* Directions for this task: Begin with the line that contains "Continue the FreeCAD" and continue down through the line that contains "scuff_colour = (0.12, 0.12, 0.12)"; reproduce those lines exactly and only those.

* Data extract:
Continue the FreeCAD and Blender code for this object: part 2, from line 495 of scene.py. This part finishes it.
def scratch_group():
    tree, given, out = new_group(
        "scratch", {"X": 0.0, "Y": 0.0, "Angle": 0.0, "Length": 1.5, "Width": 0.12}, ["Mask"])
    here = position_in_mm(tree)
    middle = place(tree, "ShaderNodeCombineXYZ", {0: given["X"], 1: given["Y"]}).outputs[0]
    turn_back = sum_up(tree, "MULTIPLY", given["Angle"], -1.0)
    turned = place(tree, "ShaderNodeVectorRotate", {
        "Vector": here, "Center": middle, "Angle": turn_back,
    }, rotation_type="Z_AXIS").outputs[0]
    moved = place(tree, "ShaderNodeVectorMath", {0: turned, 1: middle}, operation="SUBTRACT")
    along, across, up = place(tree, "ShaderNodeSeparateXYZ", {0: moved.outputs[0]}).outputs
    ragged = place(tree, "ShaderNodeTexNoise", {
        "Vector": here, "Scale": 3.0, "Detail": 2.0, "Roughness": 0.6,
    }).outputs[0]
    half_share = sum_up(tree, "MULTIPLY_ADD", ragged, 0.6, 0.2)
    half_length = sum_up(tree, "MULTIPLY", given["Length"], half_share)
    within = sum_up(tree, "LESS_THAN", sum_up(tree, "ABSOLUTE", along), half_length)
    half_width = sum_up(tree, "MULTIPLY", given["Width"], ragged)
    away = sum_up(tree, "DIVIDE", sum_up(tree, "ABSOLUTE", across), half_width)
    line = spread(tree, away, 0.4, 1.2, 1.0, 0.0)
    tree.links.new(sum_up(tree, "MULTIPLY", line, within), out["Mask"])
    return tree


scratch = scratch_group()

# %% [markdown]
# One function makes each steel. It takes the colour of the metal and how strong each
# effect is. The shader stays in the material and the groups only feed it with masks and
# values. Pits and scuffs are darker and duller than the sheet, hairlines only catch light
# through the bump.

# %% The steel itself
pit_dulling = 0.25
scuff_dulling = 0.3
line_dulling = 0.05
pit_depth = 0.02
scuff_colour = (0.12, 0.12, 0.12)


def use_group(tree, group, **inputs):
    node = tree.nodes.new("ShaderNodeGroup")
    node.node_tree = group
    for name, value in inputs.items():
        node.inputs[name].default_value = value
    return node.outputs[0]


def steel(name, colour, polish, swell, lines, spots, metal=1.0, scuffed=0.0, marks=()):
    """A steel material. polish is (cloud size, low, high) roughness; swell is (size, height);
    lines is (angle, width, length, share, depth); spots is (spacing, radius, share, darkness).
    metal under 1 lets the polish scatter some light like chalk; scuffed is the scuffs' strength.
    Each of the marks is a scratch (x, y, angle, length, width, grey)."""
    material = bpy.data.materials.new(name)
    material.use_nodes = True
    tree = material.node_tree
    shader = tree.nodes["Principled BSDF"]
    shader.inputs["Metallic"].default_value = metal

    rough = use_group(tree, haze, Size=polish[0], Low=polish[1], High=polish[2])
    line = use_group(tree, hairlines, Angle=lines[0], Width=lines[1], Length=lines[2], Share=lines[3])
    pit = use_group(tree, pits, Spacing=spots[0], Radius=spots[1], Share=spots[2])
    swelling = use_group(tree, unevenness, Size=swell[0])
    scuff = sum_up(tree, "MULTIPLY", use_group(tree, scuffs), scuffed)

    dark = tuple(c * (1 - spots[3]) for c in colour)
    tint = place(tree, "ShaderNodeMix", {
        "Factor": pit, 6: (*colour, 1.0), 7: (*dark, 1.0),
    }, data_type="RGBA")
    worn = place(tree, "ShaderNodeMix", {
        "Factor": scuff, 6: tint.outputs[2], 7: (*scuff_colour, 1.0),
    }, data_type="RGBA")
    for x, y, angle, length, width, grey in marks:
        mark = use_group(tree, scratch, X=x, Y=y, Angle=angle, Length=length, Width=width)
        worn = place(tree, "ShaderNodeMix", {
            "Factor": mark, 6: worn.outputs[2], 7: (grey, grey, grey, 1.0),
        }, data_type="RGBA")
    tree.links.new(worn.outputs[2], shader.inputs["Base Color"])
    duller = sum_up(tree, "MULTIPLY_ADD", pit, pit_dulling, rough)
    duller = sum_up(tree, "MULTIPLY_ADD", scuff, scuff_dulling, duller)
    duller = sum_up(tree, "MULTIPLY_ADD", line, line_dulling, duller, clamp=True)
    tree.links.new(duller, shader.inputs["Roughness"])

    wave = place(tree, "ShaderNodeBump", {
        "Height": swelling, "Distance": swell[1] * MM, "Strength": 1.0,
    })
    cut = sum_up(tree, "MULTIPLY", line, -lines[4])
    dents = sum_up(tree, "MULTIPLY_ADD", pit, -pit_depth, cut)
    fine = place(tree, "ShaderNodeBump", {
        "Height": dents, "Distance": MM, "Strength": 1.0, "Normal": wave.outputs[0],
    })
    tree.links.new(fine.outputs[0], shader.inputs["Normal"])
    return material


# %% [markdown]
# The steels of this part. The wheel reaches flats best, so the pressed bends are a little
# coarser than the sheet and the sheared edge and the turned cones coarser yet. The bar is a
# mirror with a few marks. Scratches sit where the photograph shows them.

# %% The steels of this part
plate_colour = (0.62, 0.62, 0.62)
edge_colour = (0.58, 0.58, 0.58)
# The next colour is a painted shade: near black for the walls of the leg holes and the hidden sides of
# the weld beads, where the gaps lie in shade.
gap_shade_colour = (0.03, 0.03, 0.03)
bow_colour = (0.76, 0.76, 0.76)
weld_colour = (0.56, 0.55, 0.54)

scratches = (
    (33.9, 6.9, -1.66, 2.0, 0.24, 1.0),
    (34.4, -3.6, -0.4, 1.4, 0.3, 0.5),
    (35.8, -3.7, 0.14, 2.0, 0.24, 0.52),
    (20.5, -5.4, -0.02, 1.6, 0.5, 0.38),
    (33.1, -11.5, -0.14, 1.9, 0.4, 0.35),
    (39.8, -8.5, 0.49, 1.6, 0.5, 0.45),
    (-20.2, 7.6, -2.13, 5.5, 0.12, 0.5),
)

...

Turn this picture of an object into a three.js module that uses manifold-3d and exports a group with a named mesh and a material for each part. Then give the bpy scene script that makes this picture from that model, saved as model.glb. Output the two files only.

* Output of the task:
Continue the FreeCAD and Blender code for this object: part 2, from line 495 of scene.py. This part finishes it.
def scratch_group():
    tree, given, out = new_group(
        "scratch", {"X": 0.0, "Y": 0.0, "Angle": 0.0, "Length": 1.5, "Width": 0.12}, ["Mask"])
    here = position_in_mm(tree)
    middle = place(tree, "ShaderNodeCombineXYZ", {0: given["X"], 1: given["Y"]}).outputs[0]
    turn_back = sum_up(tree, "MULTIPLY", given["Angle"], -1.0)
    turned = place(tree, "ShaderNodeVectorRotate", {
        "Vector": here, "Center": middle, "Angle": turn_back,
    }, rotation_type="Z_AXIS").outputs[0]
    moved = place(tree, "ShaderNodeVectorMath", {0: turned, 1: middle}, operation="SUBTRACT")
    along, across, up = place(tree, "ShaderNodeSeparateXYZ", {0: moved.outputs[0]}).outputs
    ragged = place(tree, "ShaderNodeTexNoise", {
        "Vector": here, "Scale": 3.0, "Detail": 2.0, "Roughness": 0.6,
    }).outputs[0]
    half_share = sum_up(tree, "MULTIPLY_ADD", ragged, 0.6, 0.2)
    half_length = sum_up(tree, "MULTIPLY", given["Length"], half_share)
    within = sum_up(tree, "LESS_THAN", sum_up(tree, "ABSOLUTE", along), half_length)
    half_width = sum_up(tree, "MULTIPLY", given["Width"], ragged)
    away = sum_up(tree, "DIVIDE", sum_up(tree, "ABSOLUTE", across), half_width)
    line = spread(tree, away, 0.4, 1.2, 1.0, 0.0)
    tree.links.new(sum_up(tree, "MULTIPLY", line, within), out["Mask"])
    return tree


scratch = scratch_group()

# %% [markdown]
# One function makes each steel. It takes the colour of the metal and how strong each
# effect is. The shader stays in the material and the groups only feed it with masks and
# values. Pits and scuffs are darker and duller than the sheet, hairlines only catch light
# through the bump.

# %% The steel itself
pit_dulling = 0.25
scuff_dulling = 0.3
line_dulling = 0.05
pit_depth = 0.02
scuff_colour = (0.12, 0.12, 0.12)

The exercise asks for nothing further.